Wednesday, April 6, 2016

Do We Have The Wrong Idea About Humility?


It's problematic that our understanding of humility and being humble has gotten rather entangled with our notions about self-esteem and confidence--that it, that being humble means having low self-esteem or lacking confidence, that humility is thinking "we're just not much good."  This doesn't seem quite sufficient though.  And maybe it's misleading.  After all, Christ is our ultimate example of humility and for him to think that he's "just not much good" is ridiculous.  So it must be something more.  Or something else.

Maybe the problem with thinking that humility means thinking "I'm just not much good" is that it's still a lot of thinking about "I."  Our focus then becomes the self, our own worth or lack thereof, how well we are managing to maintain the notion that we are lowly.

C.S. Lewis (of course!) so cleverly illustrates this in his work, The Screwtape Letters.  The senior demon instructs young Wormwood:

You must therefore conceal from the patient [that is, the Christian the demon is trying to tempt] the true end of Humility.  Let him think of it not as self-forgetfulness but as a certain kind of opinion (namely, a low opinion) of his own talent and character. (70).
 Instead, Wormwood is to undermine any attempt at humility on the part of the Christian by drawing his attention to it: "Catch him at the moment when he is really poor in spirit and smuggle into his mind the gratifying reflection, 'By jove!  I'm being humble,' and almost immediately pride--pride at his own humility--will appear" (69).  In Mere Christianity, Lewis further explains that if you meet someone who is truly humble, "he will not be thinking about humility: he will not be thinking about himself at all" (128).  So, it seems that humility cannot be this inward focus on our own lowliness (whether accurate or not!).

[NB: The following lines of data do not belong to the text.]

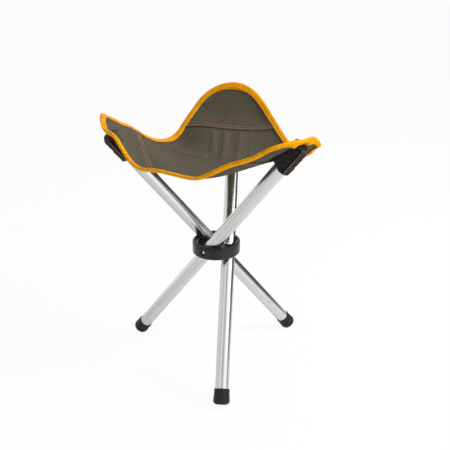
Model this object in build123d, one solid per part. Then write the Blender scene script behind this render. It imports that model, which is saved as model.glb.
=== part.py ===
from build123d import *
import math
import os

# Tripod stool: three tubes cross in a moulded hub, each turning on its own rivet, and carry a
# three-cornered cloth seat in pockets over their top ends.
# Millimetres. +Z is up, the floor is Z = 0, and the origin is under the middle of the hub.

# Tubes
tube_diameter = 22.0
tube_wall = 1.2
leg_tilt = 38.6                  # degrees from upright when open; closed, the legs stand upright
pivot_offset = 20.3              # from the hub's middle out to each tube's middle line
foot_reach = 257.0               # from the pivot down to the end of the rubber foot
top_reach = 256.0                # from the pivot up to the tube's top end
latch_hole_diameter = 2.4        # small hole in line with the pivot, near the foot
latch_hole_above_foot = 81.5     # from the foot's end
leg_names = ("rear", "left", "right")      # by where the leg's top end is
leg_bearings = (90.0, 210.0, 330.0)        # the way each leg leans

# Rubber feet
foot_rim_diameter = 24.0
foot_diameter = 26.2
foot_height = 24.0
foot_bottom = 6.0                # rubber below the tube's end
foot_round = 6.0
foot_round_facets = 3            # the sole's round is moulded in straight facets
foot_band = 2.4                  # plain band under the rim
foot_band_lip = 0.4
sole_flat = 0.7                  # how far the sole is cut flat to stand on the floor

# Top plugs
plug_dome = 2.0
plug_depth = 14.0
plug_wall = 2.0
plug_fit = 0.1

# Hub
hub_diameter = 78.8
hub_height = 21.1
hub_round = 1.4
web_recess = 3.2                 # the webs lie this far below the rim, on both faces
rim_wall = 4.2
slot_clearance = 0.4
core_inradius = 5.2              # three-sided hole in the middle, where the rivets are set
rim_line_depth = 0.6             # moulded line round the outside, under the rim
rim_line_height = 1.0
rim_line_drop = 3.4

# Rivets and washers
rivet_diameter = 5.0
rivet_head_diameter = 7.2
rivet_head_height = 2.2
rivet_tail_diameter = 6.2
rivet_tail_height = 1.4
rivet_clearance = 0.07
counterbore_diameter = 8.8
counterbore_floor = 35.8         # from the hub's middle to the floor of each rivet's recess
washer_diameter = 8.0
washer_thickness = 0.8

# Cloth seat
cloth_thickness = 1.6            # all cloth thicknesses are measured upright
binding_thickness = 2.8
binding_drop = 0.6               # the binding also stands this far below the cloth
binding_width = 8.5
seam_gap = 0.3                   # between pieces of cloth that move apart
corner_overhang = 14.8           # cloth beyond the tube's end
corner_lean = (8.6, -9.1, -12.4)          # degrees steeper than the tube, rear, left and right
corner_twist = (-2.8, 15.7, 7.4)           # degrees, each corner's roll about its middle line
corner_lift = (2.0, 9.4, 5.6)             # how far each corner's sides curl up
corner_skew = (-6.6, 6.6, -2.6)            # and how much further one side curls than the other
corner_droop = (-5.2, -7.8, 5.4)           # how far each corner's tip hangs over the tube's end
bowl_angle = 23.8                # degrees, where the bowl runs into the straight slope

# The cloth's other sizes, as shares of how far ahead the tubes' ends lie
sag_share = 0.434                # the middle of the seat hangs this far below the tubes' rims
bowl_radius_share = 1.281
panel_seam_share = 0.7255         # from the middle, flat, to each corner panel's seam
bend_middle_share = 0.816        # from the middle, flat, to the bend up into the corner
bend_radius_share = 0.532
corner_round_share = 0.4485
edge_reach_share = 0.827         # from the middle, flat, to the middle of each edge
lift_half_width_share = 0.497
twist_start_share = 0.345
twist_end_share = 0.859
droop_start_share = 1.025
droop_length_share = 0.248
tent_round = 24.0                # the tube's end lifts the cloth in a soft tent
tent_softness = 14.0
tent_slope_share = 0.9
tube_to_cloth = 1.2

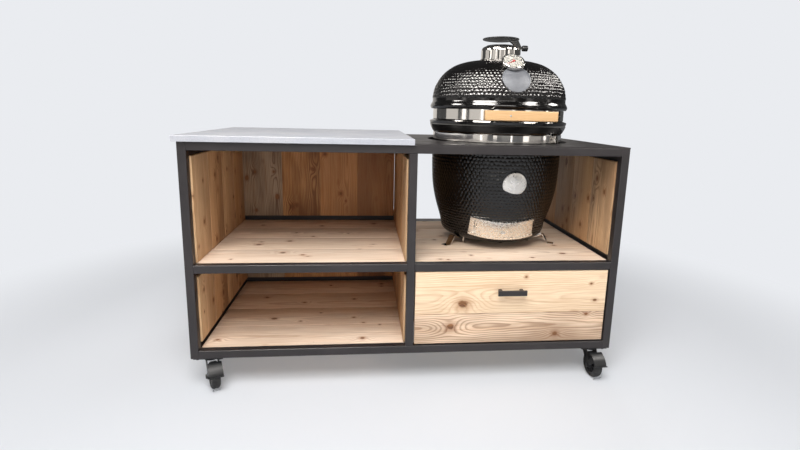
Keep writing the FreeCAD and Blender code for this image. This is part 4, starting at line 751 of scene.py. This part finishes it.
def makeBoards():
    dice = random.Random(timber["seed"])
    for node, name, tones, weathering, ringStrength in boardGroups:
        for i, (low, high) in enumerate(solidBoxes(node)):
            if node == "back_boards":
                # the seams close behind the rounded edges, so no daylight shows through the back
                low.x -= timber["seamFill"] / 2
                high.x += timber["seamFill"] / 2
            board = makeBoard((low, high), dice, f"{name}{i + 1}", timber[tones][i % len(timber[tones])],
                              weathering * dice.uniform(*timber["weatherShare"]), ringStrength)
            settle(board, "table", "boards", node)
    wide, battens = [], []
    for box in solidBoxes("drawer_front"):
        group = wide if box[1].x - box[0].x > drawerFront["shortest"] else battens
        group.append(box)
    front = [makeBoard(wide[0], dice, *drawerFront["lower"]), makeBoard(wide[1], dice, *drawerFront["upper"])]
    name, *look = drawerFront["batten"]
    front += [makeBoard(box, dice, f"{name}{i + 1}", *look) for i, box in enumerate(battens)]
    for board in front:
        settle(board, "drawer", "boards", "drawer_front")
    print("boards made, drawer front:", len(front))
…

What does humility look like then?  I think it has something to do with identity--our own self-perception of our identity and the rights and privileges thereof.  I think it might look like a cop wearing pink fairy wings.

A Facebook friend of mine posted a picture of her husband, a big, tough cop, playing with their young daughter.  He was very obligingly wearing pink, sparkly fairy wings.  The fairy wings were not in keeping with his identity as a big, tough cop, but he laid aside the rights he has as a big, tough cop to be perceived as a big, tough cop in order to love on his little girl.

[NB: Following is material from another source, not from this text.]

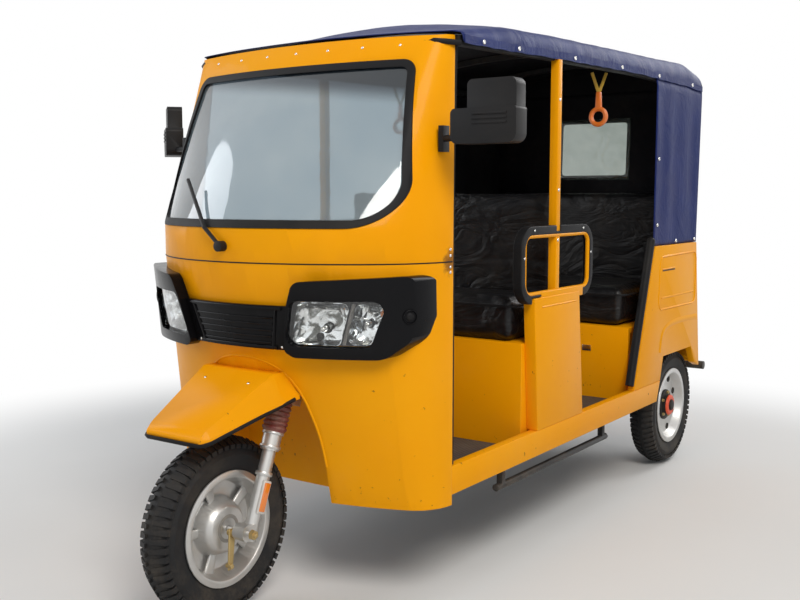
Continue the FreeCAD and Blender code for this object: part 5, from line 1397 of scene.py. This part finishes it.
@cache
def tarpaulin(name, lined=False):
    """Coated woven cloth: navy outside, black where it is the lining."""
    f = finishes()
    material, tree, surface = shader(name, Metallic=0.0, Specular_IOR_Level=0.08)
    where = object_place(tree)
    worn = between(tree, cloud(tree, where, 4.0, 6.0, 0.65), 0.42, 0.80)
    first, second = (f.lining, (0.016, 0.016, 0.018)) if lined else (f.canvas, f.canvas_worn)
    tint = blend_colour(tree, worn, rgba(first), rgba(second))
    amount, rough = (0.04, 0.7) if lined else (0.06, 0.46)
    creases = cloud(tree, drawn_out(tree, where, (0.6, 1.0, 0.8)), 7.0, 6.0, 0.6, 1.6)
    ridge = sums(tree, "ABSOLUTE", sums(tree, "SUBTRACT", creases, 0.5))
    threads = sums(tree, "ADD", bands(tree, where, "X", 160.0), bands(tree, where, "Y", 160.0))
    rise = sums(tree, "MULTIPLY_ADD", ridge, 1.5, sums(tree, "MULTIPLY", threads, 0.012))
    dress(tree, surface, *dusted(tree, tint, amount, 2.6, 6.0, 0.25, rough), rise, 0.45, 0.010)
    return material


def thicken(sheet, thickness):
    """Give a sheet its thickness, inwards."""
    shell = sheet.modifiers.new("thickness", "SOLIDIFY")
    shell.thickness = thickness
    shell.offset = -1.0
    return shell


def cloth_sheet(name, made, stands_for):
    """Thin cloth with a navy outside and a black lining."""
    sheet = piece(name, made, tarpaulin("hood_cloth"), "body", stands_for, 60,
                  tarpaulin("hood_lining", True))
    thicken(sheet, 0.0026).material_offset = 1


SNAP = [(0, 0.0075), (0.002, 0.0072), (0.0035, 0.005), (0.002, 0.0028), (0.0025, 0)]


def press_studs(name, places):
    """Press studs on the cloth's sides: places are (side, place) rows."""
    studs = [disc_on(place, (side, 0, 0), SNAP, 18) for side, place in places]
    return piece(name, joined(studs), bright_steel(), "body", smooth=50)


class RICKSHAW_OT_hood(Operator):
    """Hood: one cloth stretched over the bows, sagging between them, with hem and snaps"""
    bl_idname = "rickshaw.hood"
    bl_label = "Hood"

    def execute(self, context):
        made = bmesh.new()
        wide, long = 76, 104
        bmesh.ops.create_grid(made, x_segments=wide, y_segments=long, size=0.5)
        bows = [0.40, 0.786, 1.106, 1.777, 2.373, 2.54]
        for vert in made.verts:
            across, along = vert.co.x * 2, vert.co.y + 0.5
            drop = max(along - 0.95, 0.0) / 0.05
            along = min(along / 0.95, 1.0)
            x = hood_point(0.45, across)[0]
            front = hood_front(x)
            back = front + (2.5395 - front) * along
            x, z = hood_point(back, across)
            crown = max(1.0 - abs(across) * 1.25, 0.0)
            for start, stop in zip(bows, bows[1:]):
                if start < back < stop:
                    share = (back - start) / (stop - start)
                    z -= 0.0055 * crown ** 0.5 * math.sin(math.pi * share) ** 2
            spot = Vector((x * 2.2, back * 3.2, z * 3))
            ripple = noise.noise(spot * 2.1) * 0.5 + noise.noise(spot * 5.3) * 0.3
            pull = min(along * 12, 1.0) * (1 - drop)
            if abs(across) > 0.86:
                x -= math.copysign(0.0035, x) * abs(ripple) * pull
                x -= math.copysign(0.0022, x) * (0.5 + 0.5 * hem_wave(back)) * pull
            else:
                z -= 0.0040 * (0.5 + ripple) * pull
            if drop > 0:
                hem = hood_size(2.54)[0]
                z = hem + (z - hem) * (1 - drop)
                back = 2.5395 - 0.004 * math.sin(math.pi * drop)
            vert.co = at(x, back, z)
        bmesh.ops.remove_doubles(made, verts=made.verts, dist=2e-4)
        faced(made, (0, 0, 1))
        area = sum(f.calc_area() for f in made.faces)
        hems = []
        for side in (-1, 1):
            strip = bmesh.new()
            bmesh.ops.create_grid(strip, x_segments=60, y_segments=3, size=0.5)
            for vert in strip.verts:
                back = 0.494 + (2.536 - 0.494) * (vert.co.x + 0.5)
                hem = hood_size(back)[0]
                wave = hem_wave(back)
                vert.co = at(side * (0.5148 + 0.0006 * wave), back,
                             hem - 0.006 + 0.024 * (vert.co.y + 0.5) + 0.0012 * wave)
            faced(strip, (side, 0, 0))
            bmesh.ops.solidify(strip, geom=strip.faces, thickness=0.0022)
            hems.append(strip)
        hem_piece = piece("hood_hem", joined(hems), tarpaulin("hood_cloth"), "body",
                          smooth=60)
        snap_piece = press_studs("hood_snaps", [
            (side, at(side * 0.5152, back, hood_size(back)[0] + 0.006)) for side in (-1, 1)
            for back in (0.60, 0.815, 1.215, 1.621, 2.002, 2.40)])
        cloth_sheet("hood_cloth", made,
                    ("hood",))
        return {"FINISHED"}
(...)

I've observed similar occurrences.  The president of a university, whose position entitles him to more luxurious venues, eating at the cafeteria with students.  My dentist, laying flat out on the asphalt, changing the tire of a patient in his parking lot.  The missionary who leaves behind the comforts and security of their former lives to venture into new waters.  The shy, reserved church member performing on stage.

In each case, the individual chose to lay aside some aspect of their identity in order to serve someone else.  They could have said "That's not me."  Or, "Not my job, someone else can do it."  But they forgot themselves in order to love someone else.

What's the basis for this definition of humility?  Christ (of course!)  Paul instructs the Philippians:
Have this mind among yourselves, which is yours in Christ Jesus, who, though he was in the form of God, did not count equality with God a thing to be grasped, but emptied himself, by taking the form of a servant, being born in the likeness of men. And being found in human form, he humbled himself by becoming obedient to the point of death, even death on a cross. (ESV Philippians 2:5-8)
Let's be clear.  Jesus is God.  Becoming human did not change the fact of his divine identity.  What happened was that he laid aside the rights and privileges associated with that divine identity--he "emptied himself" of those rights in order to become a servant.  His humility was demonstrated by the ultimate act of love--dying for us.

As followers of Christ, we know that we will also be called to suffer.  And rejecting some privilege can often be uncomfortable, or even painful.  But I think that, ironically, the experience of humility may have more to do with joy.  The author of Hebrews tells us that Jesus "endured the cross" "for the joy that was set before him" (Hebrews 12:2).  My friend's husband, the big, tough cop, was certainly more concerned with the joy of loving his child than any sense of his own sacrifice.

C.S. Lewis (again) points to happiness as the ultimate outcome of humility:
The point is, He wants you to know Him: wants to give you Himself.  And He and you are two things of such a kind that if you really get into any kind of touch with Him you will, in fact, be humble--delightedly humble, feeling the infinite relief of having for once got rid of all the silly nonsense about your own dignity which has made you restless and unhappy all your life. (Mere Christianity 127)
 Contact with God will naturally result in humility.  And, it is only through humility that we can be close to God.  Our dignity, self-perceived identities, and estimations of ourselves are lost in the reality of who God is.

Lewis, C.S. Mere Christianity.  1952. New York: Harper Collins, 2001.
--. The Screwtape Letters. 1942. New York: Harper Collins, 2001.